OKTOBER 2008: J. kommt zu meinem Gastspiel und sagt mir nachts am Hamburger Hafen: «Ich liebe dich». Wir essen ein Fischbrötchen und ich boxe gegen seinen Arm, weil ich nicht glauben kann, was passiert.

OKTOBER 2008: Dani entführt mich achtzig wunderschöne Minuten lang ins rote Meer. Danach bin ich bereit für ein zweites Kind.

OKTOBER 2008: Ich habe meiner Pflegefamilie verziehen und mit meiner Vergangenheit Frieden geschlossen.

OKTOBER 2008: In Berlin lerne ich ihn kennen. Unsere Wege kreuzen sich immer wieder. Es entsteht eine Freundschaft, die darauf aufbaut, dass wir uns immer wieder per Zufall begegnen und wortwörtlich über den Weg laufen.

NOVEMBER 2008: Aufgrund einer Operation treten bei mir dauerhafte, nicht mehr zu behebende Gleichgewichtsstörungen auf. Da ich ganz allein stehe, entschliesse ich mich, in ein Altersheim umzuziehen.

NOVEMBER 2008: Ich bekomme die Diagnose «Brustkrebs». Ich laufe ziellos in der Stadt herum. Das Gefühl, nicht mehr richtig atmen zu können.

DEZEMBER 2008: Ich halte mein Göttimeitli auf dem Arm und habe mich gerade vom Mann meines Lebens getrennt – Tränen und Glück im selben Moment.

DEZEMBER 2008: Ich interviewe Frau Stohler, sie erzählt mir ihre Lebensgeschichte. Ich bin berührt und weiss: das ist es.

DEZEMBER 2008: Ich muss von einer Stunde auf die andere ins Spital und fokussiere zwangsmässig nur noch auf Lebenserhaltendes.

DEZEMBER 2008: Als ich bekanntgebe, dass ich die Lehrstelle bei der Polizei absagen werde, sagen mir meine Stiefmutter und mein Vater, dass ich mein Leben so nicht weiterleben kann, zum Studieren sei ich zu dumm. Ich bringe schüchtern heraus, dass ich noch was verschwiegen habe. Ich sei schwul. Darauf bekomme ich nur weitere wütende Blicke und ein schnippisches «Und? Haste denn 'nen Freund?» zu hören. Ich sage «Nein» und beschliesse, so schnell wie möglich auszuziehen.

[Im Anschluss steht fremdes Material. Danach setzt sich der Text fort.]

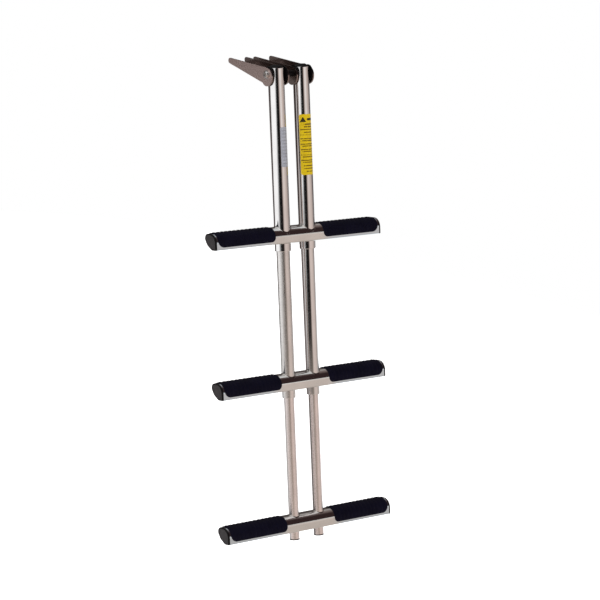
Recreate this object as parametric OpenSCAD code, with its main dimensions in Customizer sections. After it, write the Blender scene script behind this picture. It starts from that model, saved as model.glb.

DEZEMBER 2008: Mein Sohn kommt gesund zur Welt. Der schönste Tag meines Lebens. Dieses kleine Etwas soll ich erzeugt haben? Wow. Bin ich gut! Ein kleiner «Harry Potter», denn auch er hat eine Art Blitz auf der Stirn und wird im gleichen Mass geliebt.

DEZEMBER 2008: Ich rufe eine mir unbekannte Nummer zurück von einem Handy, das nicht meins ist.